Lands End - digital innovator once more, but not chasing 'pretty' stores?
- Summary:
- Digital innovation is back to being the norm, claims CEO, but profits plunge year-on-year.
Despite the numbers, CEO Jerome Griffith boasts that progress has been made to “ leverage our data to become a more digitally-led organization, adapting to ongoing shifts in customer shopping behaviors”. He argues that this in fact a return to basics for the retailer:
Operationally, we function like the digital innovator that we were once famous for being.
That may be a characteristic of Lands End that has escaped universal attention, but Griffith insists that the past year has seen a return to some best practices:
We were agile, we took a test and learn approach to our website innovations, and we were nimble in our response to changes in customer trends. Specifically, we focused on our internal and external search efforts, improved mobile site speed and leveraged the price clarity across all platforms.
The result of these efforts? Double digital US e-commerce sales growth - and coming from one platform in particular, says Griffith:
Sales on mobile devices grew more than three times as fast as the total. In fact, during the quarter, mobile traffic exceeded desktop traffic for the first time.
That has implications for where to focus investment, he adds:
Our work on search will continue to focus on key items, seasonality investments and updates designed to better align with our customer search habits. We understand that our customer is increasingly discovering Lands End via search on their smartphone. So we are expanding initiatives centered on the customer's experience by offering personalized messaging, improved product presentation, and a faster website.
Not just pretty stores
In common with other retailers, Lands End has also had to make a decision about its relationship with Amazon - threatening presence or complementary route to market? It’s the latter option that Griffith points to:
While we're making it easier than ever to shop through our own stores and website, we see tremendous potential to increase brand awareness and expand our customer reach, by selling Lands’ End products on third party marketplaces in the US and internationally. We began selling key items on Amazon in the US last year, and during the fourth quarter, we also began selling on Amazon in Germany.
It’s early days, he admits, but the initial signs are promising:
Even though this business remains very small, we're encouraged to see that more than half of our Amazon customers are new to the brand, while in general, customers who shop with us on Amazon have similar characteristics to customers in our other channels. We do note that for the holiday season, a new Amazon customer skews slightly younger and more male, and items that are selling well on Amazon are the same key items that are selling well through our own stores and website, which reinforces that our product and merchandise strategies are working.

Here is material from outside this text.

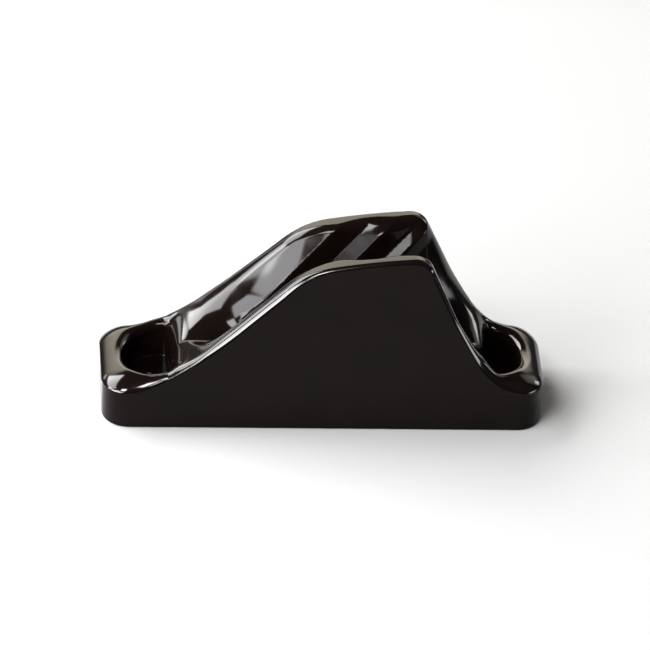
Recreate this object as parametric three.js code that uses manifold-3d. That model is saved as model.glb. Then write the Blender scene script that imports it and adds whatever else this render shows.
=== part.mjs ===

Stores remain part of the equation and with the collapse of Sears and the expansion of Lands End’s own outlets, there’s some positive data with sales in company-operated stores rising 15.1% year-on-year. The Sears demise has actually turned into a potential benefit for Lands End, building out a store infrastructure without having to lose the ‘bloat’ that many others still struggle with.
That allows for some strategic manoeuvrability. Griffith says:
I've never been a fan of opening up stores just to make yourself look pretty. They need to be profitable and they are and they will be. I will say, when you look at stores today, I don't believe that you can just look at four walls and say this makes a store good or not.
I think, with the way that customers are shopping today, they want what they want where and when they want it. So our customers interact with us in the stores but they've also interacted with us online. So we're really looking at the total trading area to say what does a store actually bring to us for the customer experience in the trading area?.’
One manifestation of this thinking is the use of more tech within the stores themselves:
You'll notice inside the stores, our employees carry i-pads. We have kiosks in the store, so that you can interact with us online, because based upon the size of the store there's no way that they can carry the full range of product that we offer in the store. But we don't want to penalize the customer. We want the customer to have a great shopping experience. So therefore we make the full line available to them in a different way.
As with all our distribution channels, our retail stores represent the Lands’ End American Heritage aesthetic making it easy for customers to find our products in an inviting, brand appropriate setting, while also enabling us to better engage and connect with our customers…We're also encouraging customers to shop on our in-store web portals where we can showcase our full online assortment and we've observed that our new stores are driving a larger percentage of these sales.
Behind the scenes, a new ERP implementation is nearing completion, while an enterprise Order Management System rollout is getting underway. Next up will be a Warehouse Management System project, currently being scoped. These back-end upgrades will enable greater agility moving forward, says Griffith:
With our updated ERP system in place, we're enabled to build on that backbone and upgrade the way we take, process and fulfill orders across our enterprise. We expect that the Enterprise Order Management system will enable us to better utilize inventory across our company and allow for numerous fulfilment options, such as Buy Online, Pickup In Store, and Buy Online, Ship to Store.
My take
The store growth looks encouraging, but then again it’s starting from a very low base. The digital growth numbers remain consistent - and that’s probably the story of Lands End in 2018. No great disasters, but no great progress - keep on, keeping on. It’s not the greatest story of retail digital transformation, but nor is it the worst.